__Task description__
Return every line of the material exactly.

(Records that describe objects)

********************

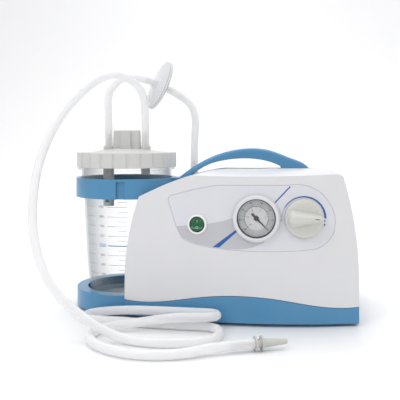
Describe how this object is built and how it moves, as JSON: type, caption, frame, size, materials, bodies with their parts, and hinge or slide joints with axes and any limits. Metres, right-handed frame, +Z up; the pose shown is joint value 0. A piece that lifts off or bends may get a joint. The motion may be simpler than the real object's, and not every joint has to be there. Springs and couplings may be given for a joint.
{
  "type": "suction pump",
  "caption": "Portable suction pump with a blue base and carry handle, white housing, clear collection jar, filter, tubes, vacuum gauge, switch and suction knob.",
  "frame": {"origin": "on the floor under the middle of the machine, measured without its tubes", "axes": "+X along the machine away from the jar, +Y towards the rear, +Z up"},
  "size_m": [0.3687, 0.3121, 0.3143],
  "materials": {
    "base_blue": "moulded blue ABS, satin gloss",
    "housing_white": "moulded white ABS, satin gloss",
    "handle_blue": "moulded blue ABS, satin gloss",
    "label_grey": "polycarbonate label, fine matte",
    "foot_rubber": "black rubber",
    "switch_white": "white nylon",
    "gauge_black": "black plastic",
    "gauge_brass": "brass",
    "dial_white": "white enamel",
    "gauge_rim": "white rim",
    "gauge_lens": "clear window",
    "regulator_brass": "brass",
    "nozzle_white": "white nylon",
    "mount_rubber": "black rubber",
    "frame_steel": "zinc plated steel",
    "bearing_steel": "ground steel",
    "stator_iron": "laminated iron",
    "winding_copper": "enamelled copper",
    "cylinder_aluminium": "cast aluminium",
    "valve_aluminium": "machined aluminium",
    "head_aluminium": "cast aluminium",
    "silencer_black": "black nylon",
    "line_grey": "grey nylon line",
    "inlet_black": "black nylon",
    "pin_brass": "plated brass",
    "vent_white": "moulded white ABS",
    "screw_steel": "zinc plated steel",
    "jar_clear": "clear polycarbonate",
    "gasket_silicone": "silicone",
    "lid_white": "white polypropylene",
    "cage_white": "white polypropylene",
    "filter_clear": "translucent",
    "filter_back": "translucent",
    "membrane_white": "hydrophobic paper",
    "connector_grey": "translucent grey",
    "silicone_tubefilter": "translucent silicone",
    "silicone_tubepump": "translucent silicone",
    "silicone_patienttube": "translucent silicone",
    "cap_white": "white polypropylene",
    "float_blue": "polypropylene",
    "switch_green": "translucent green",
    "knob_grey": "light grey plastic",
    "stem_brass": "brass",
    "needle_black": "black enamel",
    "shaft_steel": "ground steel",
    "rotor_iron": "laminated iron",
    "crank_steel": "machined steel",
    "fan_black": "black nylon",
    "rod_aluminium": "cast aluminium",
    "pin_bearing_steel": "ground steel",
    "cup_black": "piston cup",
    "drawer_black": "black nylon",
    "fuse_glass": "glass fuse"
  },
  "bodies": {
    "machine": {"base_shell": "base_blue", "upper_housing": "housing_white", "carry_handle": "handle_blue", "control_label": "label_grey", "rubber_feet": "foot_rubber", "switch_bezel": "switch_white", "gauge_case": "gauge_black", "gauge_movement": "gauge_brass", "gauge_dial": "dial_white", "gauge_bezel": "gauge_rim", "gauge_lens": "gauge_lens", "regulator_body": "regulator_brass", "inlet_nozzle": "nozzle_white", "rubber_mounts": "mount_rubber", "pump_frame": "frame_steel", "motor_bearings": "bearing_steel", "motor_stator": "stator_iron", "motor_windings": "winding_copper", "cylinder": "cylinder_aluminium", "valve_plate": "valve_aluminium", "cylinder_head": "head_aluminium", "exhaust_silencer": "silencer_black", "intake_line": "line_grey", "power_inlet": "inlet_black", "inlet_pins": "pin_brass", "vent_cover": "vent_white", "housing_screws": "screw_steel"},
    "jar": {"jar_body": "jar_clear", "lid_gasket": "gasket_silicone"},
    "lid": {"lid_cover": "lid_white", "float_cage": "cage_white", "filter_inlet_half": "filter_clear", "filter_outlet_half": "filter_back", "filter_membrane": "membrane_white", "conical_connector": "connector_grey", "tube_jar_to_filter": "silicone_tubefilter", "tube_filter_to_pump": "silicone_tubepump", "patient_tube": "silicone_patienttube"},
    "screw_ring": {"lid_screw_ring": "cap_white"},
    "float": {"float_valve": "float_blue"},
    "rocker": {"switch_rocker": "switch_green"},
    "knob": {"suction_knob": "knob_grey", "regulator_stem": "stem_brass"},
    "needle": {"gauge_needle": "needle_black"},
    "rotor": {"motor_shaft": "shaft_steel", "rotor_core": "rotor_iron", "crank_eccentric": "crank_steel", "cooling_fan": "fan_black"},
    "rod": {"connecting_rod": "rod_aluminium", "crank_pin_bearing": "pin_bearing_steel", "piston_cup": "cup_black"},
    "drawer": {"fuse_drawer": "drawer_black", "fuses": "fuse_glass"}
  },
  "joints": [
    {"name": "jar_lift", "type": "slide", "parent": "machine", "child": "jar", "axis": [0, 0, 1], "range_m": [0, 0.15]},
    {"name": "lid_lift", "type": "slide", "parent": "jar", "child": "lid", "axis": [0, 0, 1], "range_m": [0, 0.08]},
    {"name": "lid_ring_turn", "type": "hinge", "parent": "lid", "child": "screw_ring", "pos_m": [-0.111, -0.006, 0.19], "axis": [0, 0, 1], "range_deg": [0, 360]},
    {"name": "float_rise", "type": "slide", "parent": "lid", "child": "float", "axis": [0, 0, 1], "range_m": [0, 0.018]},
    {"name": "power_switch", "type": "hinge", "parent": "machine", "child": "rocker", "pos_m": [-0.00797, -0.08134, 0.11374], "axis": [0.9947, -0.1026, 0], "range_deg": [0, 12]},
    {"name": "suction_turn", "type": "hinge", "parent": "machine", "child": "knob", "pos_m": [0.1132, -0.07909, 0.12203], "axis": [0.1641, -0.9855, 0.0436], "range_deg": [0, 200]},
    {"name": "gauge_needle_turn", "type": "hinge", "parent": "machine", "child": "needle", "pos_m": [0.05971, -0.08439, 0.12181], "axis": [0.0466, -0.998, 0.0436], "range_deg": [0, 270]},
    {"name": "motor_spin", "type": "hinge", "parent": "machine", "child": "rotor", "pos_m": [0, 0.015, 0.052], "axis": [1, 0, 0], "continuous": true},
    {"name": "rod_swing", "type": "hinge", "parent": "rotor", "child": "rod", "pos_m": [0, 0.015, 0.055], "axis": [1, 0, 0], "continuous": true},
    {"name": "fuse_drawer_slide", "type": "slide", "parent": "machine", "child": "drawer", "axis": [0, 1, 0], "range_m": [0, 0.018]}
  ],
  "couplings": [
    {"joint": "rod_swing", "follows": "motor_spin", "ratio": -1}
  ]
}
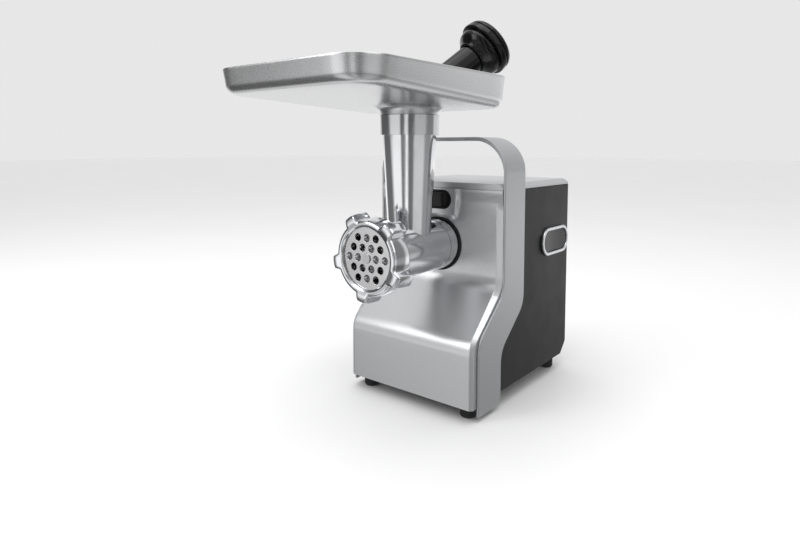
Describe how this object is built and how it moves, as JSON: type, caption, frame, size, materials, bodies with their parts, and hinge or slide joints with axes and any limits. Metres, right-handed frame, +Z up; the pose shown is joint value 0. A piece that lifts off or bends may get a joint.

********************

__Response below__
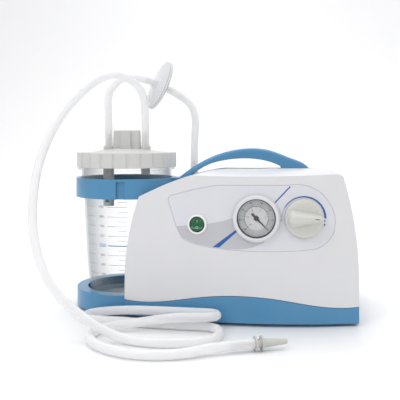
Describe how this object is built and how it moves, as JSON: type, caption, frame, size, materials, bodies with their parts, and hinge or slide joints with axes and any limits. Metres, right-handed frame, +Z up; the pose shown is joint value 0. A piece that lifts off or bends may get a joint. The motion may be simpler than the real object's, and not every joint has to be there. Springs and couplings may be given for a joint.
{
  "type": "suction pump",
  "caption": "Portable suction pump with a blue base and carry handle, white housing, clear collection jar, filter, tubes, vacuum gauge, switch and suction knob.",
  "frame": {"origin": "on the floor under the middle of the machine, measured without its tubes", "axes": "+X along the machine away from the jar, +Y towards the rear, +Z up"},
  "size_m": [0.3687, 0.3121, 0.3143],
  "materials": {
    "base_blue": "moulded blue ABS, satin gloss",
    "housing_white": "moulded white ABS, satin gloss",
    "handle_blue": "moulded blue ABS, satin gloss",
    "label_grey": "polycarbonate label, fine matte",
    "foot_rubber": "black rubber",
    "switch_white": "white nylon",
    "gauge_black": "black plastic",
    "gauge_brass": "brass",
    "dial_white": "white enamel",
    "gauge_rim": "white rim",
    "gauge_lens": "clear window",
    "regulator_brass": "brass",
    "nozzle_white": "white nylon",
    "mount_rubber": "black rubber",
    "frame_steel": "zinc plated steel",
    "bearing_steel": "ground steel",
    "stator_iron": "laminated iron",
    "winding_copper": "enamelled copper",
    "cylinder_aluminium": "cast aluminium",
    "valve_aluminium": "machined aluminium",
    "head_aluminium": "cast aluminium",
    "silencer_black": "black nylon",
    "line_grey": "grey nylon line",
    "inlet_black": "black nylon",
    "pin_brass": "plated brass",
    "vent_white": "moulded white ABS",
    "screw_steel": "zinc plated steel",
    "jar_clear": "clear polycarbonate",
    "gasket_silicone": "silicone",
    "lid_white": "white polypropylene",
    "cage_white": "white polypropylene",
    "filter_clear": "translucent",
    "filter_back": "translucent",
    "membrane_white": "hydrophobic paper",
    "connector_grey": "translucent grey",
    "silicone_tubefilter": "translucent silicone",
    "silicone_tubepump": "translucent silicone",
    "silicone_patienttube": "translucent silicone",
    "cap_white": "white polypropylene",
    "float_blue": "polypropylene",
    "switch_green": "translucent green",
    "knob_grey": "light grey plastic",
    "stem_brass": "brass",
    "needle_black": "black enamel",
    "shaft_steel": "ground steel",
    "rotor_iron": "laminated iron",
    "crank_steel": "machined steel",
    "fan_black": "black nylon",
    "rod_aluminium": "cast aluminium",
    "pin_bearing_steel": "ground steel",
    "cup_black": "piston cup",
    "drawer_black": "black nylon",
    "fuse_glass": "glass fuse"
  },
  "bodies": {
    "machine": {"base_shell": "base_blue", "upper_housing": "housing_white", "carry_handle": "handle_blue", "control_label": "label_grey", "rubber_feet": "foot_rubber", "switch_bezel": "switch_white", "gauge_case": "gauge_black", "gauge_movement": "gauge_brass", "gauge_dial": "dial_white", "gauge_bezel": "gauge_rim", "gauge_lens": "gauge_lens", "regulator_body": "regulator_brass", "inlet_nozzle": "nozzle_white", "rubber_mounts": "mount_rubber", "pump_frame": "frame_steel", "motor_bearings": "bearing_steel", "motor_stator": "stator_iron", "motor_windings": "winding_copper", "cylinder": "cylinder_aluminium", "valve_plate": "valve_aluminium", "cylinder_head": "head_aluminium", "exhaust_silencer": "silencer_black", "intake_line": "line_grey", "power_inlet": "inlet_black", "inlet_pins": "pin_brass", "vent_cover": "vent_white", "housing_screws": "screw_steel"},
    "jar": {"jar_body": "jar_clear", "lid_gasket": "gasket_silicone"},
    "lid": {"lid_cover": "lid_white", "float_cage": "cage_white", "filter_inlet_half": "filter_clear", "filter_outlet_half": "filter_back", "filter_membrane": "membrane_white", "conical_connector": "connector_grey", "tube_jar_to_filter": "silicone_tubefilter", "tube_filter_to_pump": "silicone_tubepump", "patient_tube": "silicone_patienttube"},
    "screw_ring": {"lid_screw_ring": "cap_white"},
    "float": {"float_valve": "float_blue"},
    "rocker": {"switch_rocker": "switch_green"},
    "knob": {"suction_knob": "knob_grey", "regulator_stem": "stem_brass"},
    "needle": {"gauge_needle": "needle_black"},
    "rotor": {"motor_shaft": "shaft_steel", "rotor_core": "rotor_iron", "crank_eccentric": "crank_steel", "cooling_fan": "fan_black"},
    "rod": {"connecting_rod": "rod_aluminium", "crank_pin_bearing": "pin_bearing_steel", "piston_cup": "cup_black"},
    "drawer": {"fuse_drawer": "drawer_black", "fuses": "fuse_glass"}
  },
  "joints": [
    {"name": "jar_lift", "type": "slide", "parent": "machine", "child": "jar", "axis": [0, 0, 1], "range_m": [0, 0.15]},
    {"name": "lid_lift", "type": "slide", "parent": "jar", "child": "lid", "axis": [0, 0, 1], "range_m": [0, 0.08]},
    {"name": "lid_ring_turn", "type": "hinge", "parent": "lid", "child": "screw_ring", "pos_m": [-0.111, -0.006, 0.19], "axis": [0, 0, 1], "range_deg": [0, 360]},
    {"name": "float_rise", "type": "slide", "parent": "lid", "child": "float", "axis": [0, 0, 1], "range_m": [0, 0.018]},
    {"name": "power_switch", "type": "hinge", "parent": "machine", "child": "rocker", "pos_m": [-0.00797, -0.08134, 0.11374], "axis": [0.9947, -0.1026, 0], "range_deg": [0, 12]},
    {"name": "suction_turn", "type": "hinge", "parent": "machine", "child": "knob", "pos_m": [0.1132, -0.07909, 0.12203], "axis": [0.1641, -0.9855, 0.0436], "range_deg": [0, 200]},
    {"name": "gauge_needle_turn", "type": "hinge", "parent": "machine", "child": "needle", "pos_m": [0.05971, -0.08439, 0.12181], "axis": [0.0466, -0.998, 0.0436], "range_deg": [0, 270]},
    {"name": "motor_spin", "type": "hinge", "parent": "machine", "child": "rotor", "pos_m": [0, 0.015, 0.052], "axis": [1, 0, 0], "continuous": true},
    {"name": "rod_swing", "type": "hinge", "parent": "rotor", "child": "rod", "pos_m": [0, 0.015, 0.055], "axis": [1, 0, 0], "continuous": true},
    {"name": "fuse_drawer_slide", "type": "slide", "parent": "machine", "child": "drawer", "axis": [0, 1, 0], "range_m": [0, 0.018]}
  ],
  "couplings": [
    {"joint": "rod_swing", "follows": "motor_spin", "ratio": -1}
  ]
}
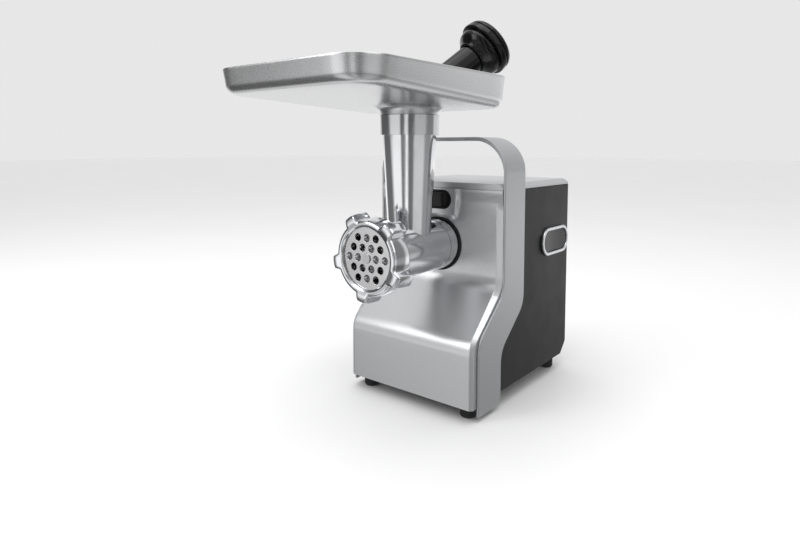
Describe how this object is built and how it moves, as JSON: type, caption, frame, size, materials, bodies with their parts, and hinge or slide joints with axes and any limits. Metres, right-handed frame, +Z up; the pose shown is joint value 0. A piece that lifts off or bends may get a joint.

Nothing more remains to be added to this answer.